As a freshman in college during the 60s I joined a precision marching group called the Fusileers. The college I attended required two years of ROTC and the national paranoia concerning Vietnam hadn’t yet begun to set in. Besides, we got to do some neat things like take trips to Mardi Gras and march in parades.
In 1965 I went with the Fusileers to New Orleans to march in the Venus Parade. Although I did not know it at the time, Venus is one of the older Krewes, or carnival clubs. Our group spent the night at Jackson Barracks, an old army post on the Mississippi River named after Andy Jackson.
The night before the parade most of us left the barracks on foot in groups of five or six and made our way toward Bourbon Street. My group stopped at a neighborhood bar and drank Regal Beer for twelve cents a glass and sampled the gumbo. We made it to Bourbon Street around dark.
Much time has passed since then and even the best memories fade. As I remember it, open containers of alcohol were legal. I bought a fifth of Early Times at a drug store a block or so from Bourbon Street. Most of us got separated in the throngs of people crowding the French Quarter. John T, the last member of the Fusileers that I’d arrived in the Quarter with disappeared down Conti, towing a college girl he’d just met.
I found my own college girl but we were separated in the massive crowd pushing shoulder-to-shoulder in two directions, up and down Bourbon Street — though not before a jealous suitor sucker-punched me and broke my only pair of glasses. Somehow I made it back to Jackson Barracks before the midnight curfew and stayed up all night reading the Terry Southern classic Candy.
Mardi Gras that year was my first taste of Carnival, crazy and surreal, and I lapped it up, maybe because I viewed it through tired, near-sighted, hung-over eyes. Even though my feet hurt like hell after the seven mile parade that lasted six hours or so I would gladly have done it again. Soon after the trip, things got worse in Vietnam.

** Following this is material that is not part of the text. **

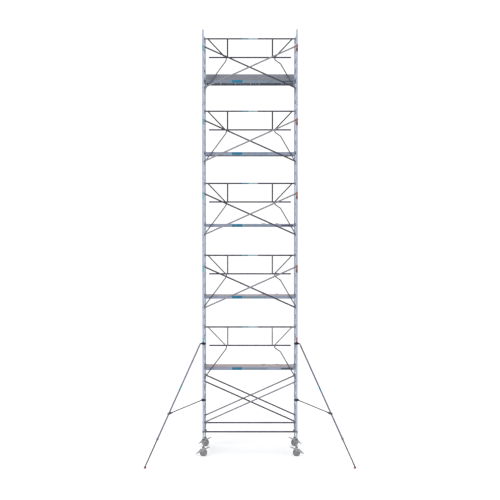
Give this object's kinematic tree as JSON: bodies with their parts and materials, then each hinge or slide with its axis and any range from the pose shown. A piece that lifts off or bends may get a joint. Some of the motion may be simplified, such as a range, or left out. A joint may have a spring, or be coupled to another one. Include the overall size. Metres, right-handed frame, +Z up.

John T dropped out of school, was drafted, sent to Vietnam and dead within the year - one of the war’s many victims. I didn’t sign up for a third year of ROTC and quickly forgot my childhood dreams of becoming a soldier. I had my face rubbed in my childhood dreams when I was drafted shortly after graduation and I quickly learned the truth about the old saying, “don’t wish too hard for anything. It might come true.”